Peter Altmaier, one of Merkel’s closest party allies, will pay a visit to his French counterpart Bruno Le Maire on Thursday, a day after leading French and German economists unveil new recommendations for a reform of the euro zone.
The meeting is a sign that Berlin is prepared to negotiate with Paris in parallel to Merkel’s coalition talks with the SPD, which could begin later this month if members of the centre-left party give a green light at a party congress next Sunday.
· German Chancellor Angela Merkel is considering joining French President Emmanuel Macron at the World Economic Forum in Davos next week in what could turn into an epic clash of competing world views with U.S. President Donald Trump.

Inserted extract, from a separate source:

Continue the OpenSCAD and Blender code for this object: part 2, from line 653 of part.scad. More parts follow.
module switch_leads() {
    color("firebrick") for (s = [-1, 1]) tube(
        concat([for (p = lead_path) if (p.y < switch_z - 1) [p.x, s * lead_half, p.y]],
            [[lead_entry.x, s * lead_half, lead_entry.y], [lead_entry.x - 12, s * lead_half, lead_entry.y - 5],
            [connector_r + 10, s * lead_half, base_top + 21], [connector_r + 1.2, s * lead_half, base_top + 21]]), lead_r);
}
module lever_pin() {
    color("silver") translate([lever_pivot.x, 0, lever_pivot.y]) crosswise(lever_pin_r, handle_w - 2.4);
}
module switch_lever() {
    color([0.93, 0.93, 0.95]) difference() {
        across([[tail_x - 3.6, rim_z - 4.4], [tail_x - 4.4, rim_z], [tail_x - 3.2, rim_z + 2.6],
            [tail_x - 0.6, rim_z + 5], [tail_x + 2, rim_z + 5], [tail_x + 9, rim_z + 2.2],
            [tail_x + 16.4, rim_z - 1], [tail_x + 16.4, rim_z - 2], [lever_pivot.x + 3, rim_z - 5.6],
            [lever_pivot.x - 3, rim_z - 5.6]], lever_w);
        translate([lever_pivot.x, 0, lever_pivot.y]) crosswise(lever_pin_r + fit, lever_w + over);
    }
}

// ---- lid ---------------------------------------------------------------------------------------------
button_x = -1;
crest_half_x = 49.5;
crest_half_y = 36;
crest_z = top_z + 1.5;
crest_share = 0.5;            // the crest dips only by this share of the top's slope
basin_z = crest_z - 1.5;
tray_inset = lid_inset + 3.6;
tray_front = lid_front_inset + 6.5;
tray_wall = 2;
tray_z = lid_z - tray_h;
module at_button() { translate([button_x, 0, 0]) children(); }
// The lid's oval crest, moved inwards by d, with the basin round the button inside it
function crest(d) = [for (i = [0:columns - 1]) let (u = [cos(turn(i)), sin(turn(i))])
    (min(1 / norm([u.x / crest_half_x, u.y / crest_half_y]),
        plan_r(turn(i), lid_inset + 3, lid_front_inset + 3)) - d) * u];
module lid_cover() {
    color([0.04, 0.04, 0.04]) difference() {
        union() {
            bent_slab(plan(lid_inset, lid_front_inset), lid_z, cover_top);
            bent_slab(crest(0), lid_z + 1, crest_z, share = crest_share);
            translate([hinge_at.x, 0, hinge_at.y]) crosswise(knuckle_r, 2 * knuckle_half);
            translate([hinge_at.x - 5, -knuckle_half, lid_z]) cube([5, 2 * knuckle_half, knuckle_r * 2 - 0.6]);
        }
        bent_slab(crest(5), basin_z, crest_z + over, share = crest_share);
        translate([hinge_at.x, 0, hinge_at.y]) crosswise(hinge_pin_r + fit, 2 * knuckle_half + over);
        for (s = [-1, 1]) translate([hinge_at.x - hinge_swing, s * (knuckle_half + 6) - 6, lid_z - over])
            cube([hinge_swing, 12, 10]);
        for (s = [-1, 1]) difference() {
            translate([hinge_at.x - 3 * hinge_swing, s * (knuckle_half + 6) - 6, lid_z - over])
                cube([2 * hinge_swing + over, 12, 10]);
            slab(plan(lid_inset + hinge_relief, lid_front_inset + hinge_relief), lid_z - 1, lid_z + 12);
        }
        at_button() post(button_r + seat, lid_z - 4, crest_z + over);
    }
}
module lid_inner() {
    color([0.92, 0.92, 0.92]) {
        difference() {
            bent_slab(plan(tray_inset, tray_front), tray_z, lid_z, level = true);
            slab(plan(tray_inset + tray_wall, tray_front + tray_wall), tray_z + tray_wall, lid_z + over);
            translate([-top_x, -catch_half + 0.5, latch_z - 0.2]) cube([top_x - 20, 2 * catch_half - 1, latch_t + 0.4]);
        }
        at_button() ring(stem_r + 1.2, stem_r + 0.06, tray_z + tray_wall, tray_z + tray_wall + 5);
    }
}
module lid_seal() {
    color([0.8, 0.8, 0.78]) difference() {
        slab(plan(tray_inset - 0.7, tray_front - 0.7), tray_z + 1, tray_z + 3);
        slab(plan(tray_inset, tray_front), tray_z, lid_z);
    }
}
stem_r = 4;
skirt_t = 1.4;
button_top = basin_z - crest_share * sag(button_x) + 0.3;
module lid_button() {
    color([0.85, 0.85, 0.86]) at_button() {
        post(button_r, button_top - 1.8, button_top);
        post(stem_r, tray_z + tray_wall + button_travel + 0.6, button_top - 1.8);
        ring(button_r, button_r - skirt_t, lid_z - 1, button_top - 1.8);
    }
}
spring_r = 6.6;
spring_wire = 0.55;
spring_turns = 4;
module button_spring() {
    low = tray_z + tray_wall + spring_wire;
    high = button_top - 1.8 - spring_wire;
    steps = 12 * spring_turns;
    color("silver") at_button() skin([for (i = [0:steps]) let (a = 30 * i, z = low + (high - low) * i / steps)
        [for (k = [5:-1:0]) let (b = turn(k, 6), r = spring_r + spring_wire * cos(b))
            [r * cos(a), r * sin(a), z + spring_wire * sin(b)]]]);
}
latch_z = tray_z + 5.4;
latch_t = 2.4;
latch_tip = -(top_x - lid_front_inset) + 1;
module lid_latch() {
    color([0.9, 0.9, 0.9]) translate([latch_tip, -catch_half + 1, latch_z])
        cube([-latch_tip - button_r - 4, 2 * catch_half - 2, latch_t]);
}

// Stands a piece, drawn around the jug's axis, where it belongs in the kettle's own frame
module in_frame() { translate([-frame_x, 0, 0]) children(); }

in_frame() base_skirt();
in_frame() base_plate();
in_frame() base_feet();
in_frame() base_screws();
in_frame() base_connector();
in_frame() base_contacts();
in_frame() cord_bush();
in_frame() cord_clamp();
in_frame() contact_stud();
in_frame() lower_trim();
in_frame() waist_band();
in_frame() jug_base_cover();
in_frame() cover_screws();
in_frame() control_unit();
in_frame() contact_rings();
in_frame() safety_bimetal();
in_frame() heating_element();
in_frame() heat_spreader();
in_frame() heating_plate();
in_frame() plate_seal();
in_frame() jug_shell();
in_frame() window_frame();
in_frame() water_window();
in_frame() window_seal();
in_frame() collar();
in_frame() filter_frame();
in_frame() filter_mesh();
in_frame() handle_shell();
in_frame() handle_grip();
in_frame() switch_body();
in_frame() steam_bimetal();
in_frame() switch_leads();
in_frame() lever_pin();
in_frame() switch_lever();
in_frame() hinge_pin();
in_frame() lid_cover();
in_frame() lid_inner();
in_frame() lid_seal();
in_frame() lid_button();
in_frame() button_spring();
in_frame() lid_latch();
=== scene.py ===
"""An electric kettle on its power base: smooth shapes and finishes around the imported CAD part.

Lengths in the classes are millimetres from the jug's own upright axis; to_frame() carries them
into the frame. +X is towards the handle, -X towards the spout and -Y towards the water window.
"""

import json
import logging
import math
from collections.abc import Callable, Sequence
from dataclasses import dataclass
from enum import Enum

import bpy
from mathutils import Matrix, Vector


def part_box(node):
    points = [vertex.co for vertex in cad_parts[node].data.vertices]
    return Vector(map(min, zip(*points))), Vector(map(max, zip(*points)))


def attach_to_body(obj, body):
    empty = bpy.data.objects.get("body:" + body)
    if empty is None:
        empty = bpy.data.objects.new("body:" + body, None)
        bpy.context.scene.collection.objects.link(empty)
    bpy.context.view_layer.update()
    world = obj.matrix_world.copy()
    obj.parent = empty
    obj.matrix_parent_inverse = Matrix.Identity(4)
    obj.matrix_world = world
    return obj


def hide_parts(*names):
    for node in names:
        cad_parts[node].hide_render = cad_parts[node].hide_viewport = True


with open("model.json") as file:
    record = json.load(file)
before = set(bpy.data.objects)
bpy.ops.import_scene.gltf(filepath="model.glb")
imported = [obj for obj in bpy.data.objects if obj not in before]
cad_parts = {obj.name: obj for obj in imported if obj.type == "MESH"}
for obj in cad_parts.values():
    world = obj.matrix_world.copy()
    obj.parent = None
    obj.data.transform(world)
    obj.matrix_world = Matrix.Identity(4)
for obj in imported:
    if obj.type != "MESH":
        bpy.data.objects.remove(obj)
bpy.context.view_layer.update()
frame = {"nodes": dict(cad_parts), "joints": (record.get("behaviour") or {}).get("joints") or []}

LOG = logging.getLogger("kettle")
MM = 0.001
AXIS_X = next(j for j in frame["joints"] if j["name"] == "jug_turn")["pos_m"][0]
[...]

· China will step up oversight in the banking sector this year to reduce financial risks, the country’s banking regulator said, stressing that long-term efforts would be needed to control banking sector chaos.
The China Banking Regulatory Commission (CBRC) said late on Saturday in a statement that its priorities included increasing supervision over shadow banking and interbank activities.
· North Korea and South Korea have agreed to hold working-level talks at the Tongil Pavilion on the North Korean side of the truce village of Panmunjom on Jan. 15, South Korea’s unification ministry said in a statement on Saturday.
· Iran said on Saturday it would retaliate against new sanctions imposed by the United States after President Donald Trump set an ultimatum to fix “disastrous flaws” in a deal curbing Tehran’s nuclear program.
· Bank of Japan Governor Haruhiko Kuroda on Monday reiterated the central bank’s resolve to maintain its massive stimulus programme until the economy reaches sustained 2 percent inflation.
He also said a moderate economic expansion now under way will help accelerate inflation toward the BOJ’s 2 percent target, signalling its desire to maintain the status quo on monetary policy for the time being.
· Trump said on Friday he would waive nuclear sanctions on Iran for the last time to give the United States and European allies a final chance to amend the pact. Washington also imposed sanctions on the head of Iran’s judiciary and others.
Iraqi Oil Minister Jabar al-Luaibi said on Saturday that the OPEC member’s oil output capacity is nearing 5 million barrels per day, but the country will remain in full compliance with its output target under a global pact to cut supplies.
Luaibi said the supply cut agreement between OPEC and non-OPEC producers should continue despite a rise in oil prices.
· Oil prices rose for a sixth day on Friday after Russia’s oil minister said that global crude supplies were “not balanced yet,” alleviating market concerns about a wind-down of the OPEC-led deal to reduce production.
Brent crude futures LCOc1 rose 61 cents to settle at $69.87 a barrel. U.S. West Texas Intermediate (WTI) crude futures CLc1 rose 50 cents to $64.30. WTI hit its strongest since late 2014 at $64.77 on Thursday.
For the week, Brent rose 3.3 percent while WTI jumped 4.7 percent.
· Venezuela’s oil production has increased to near 1.9 million barrels per day (bpd) after hitting a historic low last year, according to Manuel Quevedo, oil minister and head of state oil firm PDVSA [PDVSA.UL], who vowed 2018 will see output rise to more than 2.4 million bpd.